## Written instruction
Exactly the lines from the one with "0.02, 0.02), 0.8)" to the one with "zip(*points))), Vector(map(max, zip(*points)))", both included, are to be printed again; leave out the rest.

========

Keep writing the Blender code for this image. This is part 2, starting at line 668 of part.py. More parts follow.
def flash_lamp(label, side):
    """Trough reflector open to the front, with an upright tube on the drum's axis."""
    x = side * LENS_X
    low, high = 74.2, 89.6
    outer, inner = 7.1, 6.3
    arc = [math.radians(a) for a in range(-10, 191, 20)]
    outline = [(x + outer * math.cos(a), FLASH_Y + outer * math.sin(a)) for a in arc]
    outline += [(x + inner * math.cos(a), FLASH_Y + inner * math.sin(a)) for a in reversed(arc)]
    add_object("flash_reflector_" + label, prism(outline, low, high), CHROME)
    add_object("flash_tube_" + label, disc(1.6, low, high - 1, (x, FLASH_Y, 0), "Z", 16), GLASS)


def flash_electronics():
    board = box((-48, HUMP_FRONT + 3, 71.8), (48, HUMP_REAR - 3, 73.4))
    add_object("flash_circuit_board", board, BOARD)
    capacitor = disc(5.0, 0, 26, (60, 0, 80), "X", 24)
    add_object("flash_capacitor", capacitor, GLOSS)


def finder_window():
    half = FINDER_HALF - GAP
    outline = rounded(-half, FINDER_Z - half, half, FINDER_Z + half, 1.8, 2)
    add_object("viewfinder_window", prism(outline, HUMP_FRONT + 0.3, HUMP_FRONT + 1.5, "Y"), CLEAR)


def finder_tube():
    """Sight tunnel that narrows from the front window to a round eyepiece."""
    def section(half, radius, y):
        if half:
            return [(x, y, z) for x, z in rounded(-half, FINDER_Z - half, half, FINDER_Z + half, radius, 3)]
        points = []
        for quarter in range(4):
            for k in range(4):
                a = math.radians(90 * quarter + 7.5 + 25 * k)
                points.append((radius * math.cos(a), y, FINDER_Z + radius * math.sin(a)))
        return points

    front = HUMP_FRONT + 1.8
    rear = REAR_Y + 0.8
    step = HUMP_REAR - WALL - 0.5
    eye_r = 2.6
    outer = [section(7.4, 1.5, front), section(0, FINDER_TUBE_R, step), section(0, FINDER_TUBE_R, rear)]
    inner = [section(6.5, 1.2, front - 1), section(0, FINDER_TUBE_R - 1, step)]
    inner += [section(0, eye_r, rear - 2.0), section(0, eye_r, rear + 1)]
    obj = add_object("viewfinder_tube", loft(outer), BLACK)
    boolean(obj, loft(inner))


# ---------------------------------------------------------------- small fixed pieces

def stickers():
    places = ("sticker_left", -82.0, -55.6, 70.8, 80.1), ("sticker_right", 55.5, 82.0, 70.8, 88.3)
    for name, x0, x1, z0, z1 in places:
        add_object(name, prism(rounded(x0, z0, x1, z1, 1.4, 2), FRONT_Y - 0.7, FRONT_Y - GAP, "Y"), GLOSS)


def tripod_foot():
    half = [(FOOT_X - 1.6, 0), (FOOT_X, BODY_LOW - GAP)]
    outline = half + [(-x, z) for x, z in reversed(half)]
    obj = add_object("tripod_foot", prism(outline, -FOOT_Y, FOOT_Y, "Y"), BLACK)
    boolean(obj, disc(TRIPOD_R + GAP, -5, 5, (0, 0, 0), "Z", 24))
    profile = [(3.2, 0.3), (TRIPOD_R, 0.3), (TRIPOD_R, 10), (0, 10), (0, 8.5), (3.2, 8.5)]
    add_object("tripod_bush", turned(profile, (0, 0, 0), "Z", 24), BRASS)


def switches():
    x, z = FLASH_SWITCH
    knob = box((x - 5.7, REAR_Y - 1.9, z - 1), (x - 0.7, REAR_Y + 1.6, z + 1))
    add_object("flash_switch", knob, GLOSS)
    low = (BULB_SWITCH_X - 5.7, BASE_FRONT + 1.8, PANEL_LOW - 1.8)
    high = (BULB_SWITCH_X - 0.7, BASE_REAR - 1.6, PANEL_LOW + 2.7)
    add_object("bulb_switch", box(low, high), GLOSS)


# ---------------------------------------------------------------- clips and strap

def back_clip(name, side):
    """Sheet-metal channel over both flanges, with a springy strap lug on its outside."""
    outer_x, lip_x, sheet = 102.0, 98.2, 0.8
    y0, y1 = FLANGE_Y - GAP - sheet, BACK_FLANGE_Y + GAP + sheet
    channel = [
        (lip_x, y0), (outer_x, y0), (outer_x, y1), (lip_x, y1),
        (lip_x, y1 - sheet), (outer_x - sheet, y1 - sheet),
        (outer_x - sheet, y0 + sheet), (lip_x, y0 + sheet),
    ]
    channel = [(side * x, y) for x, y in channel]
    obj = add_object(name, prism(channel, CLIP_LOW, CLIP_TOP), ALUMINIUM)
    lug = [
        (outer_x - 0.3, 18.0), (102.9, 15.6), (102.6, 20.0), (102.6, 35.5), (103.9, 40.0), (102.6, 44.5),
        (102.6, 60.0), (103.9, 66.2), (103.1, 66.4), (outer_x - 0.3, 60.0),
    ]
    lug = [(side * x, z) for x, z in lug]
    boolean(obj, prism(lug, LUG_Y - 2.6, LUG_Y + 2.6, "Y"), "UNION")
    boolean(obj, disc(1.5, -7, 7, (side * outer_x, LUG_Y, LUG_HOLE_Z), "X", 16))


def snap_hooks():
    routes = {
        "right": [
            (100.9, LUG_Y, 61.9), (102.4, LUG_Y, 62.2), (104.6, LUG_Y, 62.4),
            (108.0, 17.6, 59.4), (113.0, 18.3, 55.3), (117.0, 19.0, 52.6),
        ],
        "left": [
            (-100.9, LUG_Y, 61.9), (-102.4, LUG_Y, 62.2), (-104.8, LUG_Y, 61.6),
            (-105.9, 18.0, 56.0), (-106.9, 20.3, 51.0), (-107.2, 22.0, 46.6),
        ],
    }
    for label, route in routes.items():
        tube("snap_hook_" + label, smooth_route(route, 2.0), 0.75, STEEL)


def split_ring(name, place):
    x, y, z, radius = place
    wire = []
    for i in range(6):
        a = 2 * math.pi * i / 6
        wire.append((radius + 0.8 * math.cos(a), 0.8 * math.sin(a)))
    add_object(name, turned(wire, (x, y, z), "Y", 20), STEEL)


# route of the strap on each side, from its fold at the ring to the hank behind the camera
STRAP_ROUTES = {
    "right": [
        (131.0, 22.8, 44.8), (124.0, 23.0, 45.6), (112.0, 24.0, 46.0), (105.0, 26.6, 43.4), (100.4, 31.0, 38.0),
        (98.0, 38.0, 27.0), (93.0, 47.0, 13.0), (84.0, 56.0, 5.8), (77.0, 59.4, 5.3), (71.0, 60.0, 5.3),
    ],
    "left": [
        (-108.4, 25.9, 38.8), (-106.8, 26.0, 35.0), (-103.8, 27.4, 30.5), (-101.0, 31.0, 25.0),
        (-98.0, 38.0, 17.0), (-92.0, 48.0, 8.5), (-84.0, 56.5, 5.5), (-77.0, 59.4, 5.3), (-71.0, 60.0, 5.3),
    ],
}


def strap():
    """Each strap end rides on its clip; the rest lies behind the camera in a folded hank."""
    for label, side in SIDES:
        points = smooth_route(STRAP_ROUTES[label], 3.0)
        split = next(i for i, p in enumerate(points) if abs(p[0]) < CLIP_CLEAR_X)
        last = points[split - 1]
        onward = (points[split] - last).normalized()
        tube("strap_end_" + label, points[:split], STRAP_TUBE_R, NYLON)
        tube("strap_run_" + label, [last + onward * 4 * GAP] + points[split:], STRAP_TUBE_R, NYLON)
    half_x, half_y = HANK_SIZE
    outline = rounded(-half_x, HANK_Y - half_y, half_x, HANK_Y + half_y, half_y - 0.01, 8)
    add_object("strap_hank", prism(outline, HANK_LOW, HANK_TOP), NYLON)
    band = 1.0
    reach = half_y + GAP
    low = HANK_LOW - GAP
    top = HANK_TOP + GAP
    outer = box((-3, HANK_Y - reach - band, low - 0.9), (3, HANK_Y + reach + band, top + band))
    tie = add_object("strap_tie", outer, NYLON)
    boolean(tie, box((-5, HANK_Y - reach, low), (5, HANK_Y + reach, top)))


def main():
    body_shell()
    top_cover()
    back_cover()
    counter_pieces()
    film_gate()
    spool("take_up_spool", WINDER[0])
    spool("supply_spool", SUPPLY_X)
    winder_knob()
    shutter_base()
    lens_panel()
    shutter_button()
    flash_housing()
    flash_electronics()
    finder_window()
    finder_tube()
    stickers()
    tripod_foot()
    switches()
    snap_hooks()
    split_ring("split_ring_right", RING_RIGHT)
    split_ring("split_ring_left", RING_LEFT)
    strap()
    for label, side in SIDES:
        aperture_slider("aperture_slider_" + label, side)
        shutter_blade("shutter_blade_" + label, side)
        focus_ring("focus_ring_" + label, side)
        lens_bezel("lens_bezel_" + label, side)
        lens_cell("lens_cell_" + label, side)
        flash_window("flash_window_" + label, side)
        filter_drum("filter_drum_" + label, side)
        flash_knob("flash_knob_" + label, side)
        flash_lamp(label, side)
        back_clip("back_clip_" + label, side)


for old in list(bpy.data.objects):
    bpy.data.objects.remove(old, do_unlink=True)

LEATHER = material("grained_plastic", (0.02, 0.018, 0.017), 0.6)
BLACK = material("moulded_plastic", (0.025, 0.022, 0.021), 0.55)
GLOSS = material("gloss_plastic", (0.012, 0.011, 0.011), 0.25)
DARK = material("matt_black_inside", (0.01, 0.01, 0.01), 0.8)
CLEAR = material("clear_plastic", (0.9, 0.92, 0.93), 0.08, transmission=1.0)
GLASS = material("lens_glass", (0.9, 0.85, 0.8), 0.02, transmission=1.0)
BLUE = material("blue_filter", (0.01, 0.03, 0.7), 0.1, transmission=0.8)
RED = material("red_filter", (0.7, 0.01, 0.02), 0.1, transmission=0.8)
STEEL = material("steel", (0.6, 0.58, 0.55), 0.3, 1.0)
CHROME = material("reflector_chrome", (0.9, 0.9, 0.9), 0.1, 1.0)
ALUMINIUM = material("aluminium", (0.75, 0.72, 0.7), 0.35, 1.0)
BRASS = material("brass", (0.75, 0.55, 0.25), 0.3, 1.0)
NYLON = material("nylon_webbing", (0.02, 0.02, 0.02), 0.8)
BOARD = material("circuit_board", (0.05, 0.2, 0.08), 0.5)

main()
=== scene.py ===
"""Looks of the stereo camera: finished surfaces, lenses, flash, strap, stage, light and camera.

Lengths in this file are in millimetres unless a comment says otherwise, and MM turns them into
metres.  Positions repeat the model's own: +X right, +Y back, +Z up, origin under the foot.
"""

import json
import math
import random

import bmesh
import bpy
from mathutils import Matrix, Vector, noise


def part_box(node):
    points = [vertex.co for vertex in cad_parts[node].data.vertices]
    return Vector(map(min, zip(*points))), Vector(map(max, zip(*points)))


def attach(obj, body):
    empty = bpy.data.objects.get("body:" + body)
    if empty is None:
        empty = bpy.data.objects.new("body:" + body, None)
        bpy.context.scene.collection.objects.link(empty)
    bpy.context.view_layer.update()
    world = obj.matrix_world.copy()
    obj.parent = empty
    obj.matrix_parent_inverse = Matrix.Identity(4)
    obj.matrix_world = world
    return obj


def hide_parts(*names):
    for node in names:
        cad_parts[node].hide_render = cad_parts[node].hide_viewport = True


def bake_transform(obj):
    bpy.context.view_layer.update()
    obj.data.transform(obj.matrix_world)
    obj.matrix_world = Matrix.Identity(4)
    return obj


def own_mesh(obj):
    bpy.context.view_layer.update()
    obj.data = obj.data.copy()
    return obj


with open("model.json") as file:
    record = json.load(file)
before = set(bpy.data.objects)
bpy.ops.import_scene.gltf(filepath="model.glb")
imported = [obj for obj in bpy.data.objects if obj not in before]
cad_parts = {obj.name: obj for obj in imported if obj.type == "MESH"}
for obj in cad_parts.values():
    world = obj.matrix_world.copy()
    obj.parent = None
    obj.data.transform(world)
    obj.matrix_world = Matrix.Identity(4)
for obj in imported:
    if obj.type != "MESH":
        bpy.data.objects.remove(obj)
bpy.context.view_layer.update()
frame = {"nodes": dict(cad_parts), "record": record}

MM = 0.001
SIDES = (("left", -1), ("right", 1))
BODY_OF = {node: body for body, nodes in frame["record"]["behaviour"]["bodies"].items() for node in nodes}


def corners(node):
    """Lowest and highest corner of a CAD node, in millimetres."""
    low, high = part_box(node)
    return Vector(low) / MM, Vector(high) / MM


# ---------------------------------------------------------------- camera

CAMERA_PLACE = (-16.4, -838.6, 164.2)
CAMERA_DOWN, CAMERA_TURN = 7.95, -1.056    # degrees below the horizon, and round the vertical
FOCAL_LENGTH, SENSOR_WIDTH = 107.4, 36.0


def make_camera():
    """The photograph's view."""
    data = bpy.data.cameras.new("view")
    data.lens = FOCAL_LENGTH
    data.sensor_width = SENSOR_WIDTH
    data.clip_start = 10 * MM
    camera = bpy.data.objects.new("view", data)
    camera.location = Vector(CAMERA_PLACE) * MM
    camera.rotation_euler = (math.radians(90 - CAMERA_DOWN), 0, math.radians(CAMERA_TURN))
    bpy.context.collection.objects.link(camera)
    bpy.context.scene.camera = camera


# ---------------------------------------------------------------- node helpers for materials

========

## Result of this task
NYLON = material("nylon_webbing", (0.02, 0.02, 0.02), 0.8)
BOARD = material("circuit_board", (0.05, 0.2, 0.08), 0.5)

main()
=== scene.py ===
"""Looks of the stereo camera: finished surfaces, lenses, flash, strap, stage, light and camera.

Lengths in this file are in millimetres unless a comment says otherwise, and MM turns them into
metres.  Positions repeat the model's own: +X right, +Y back, +Z up, origin under the foot.
"""

import json
import math
import random

import bmesh
import bpy
from mathutils import Matrix, Vector, noise


def part_box(node):
    points = [vertex.co for vertex in cad_parts[node].data.vertices]
    return Vector(map(min, zip(*points))), Vector(map(max, zip(*points)))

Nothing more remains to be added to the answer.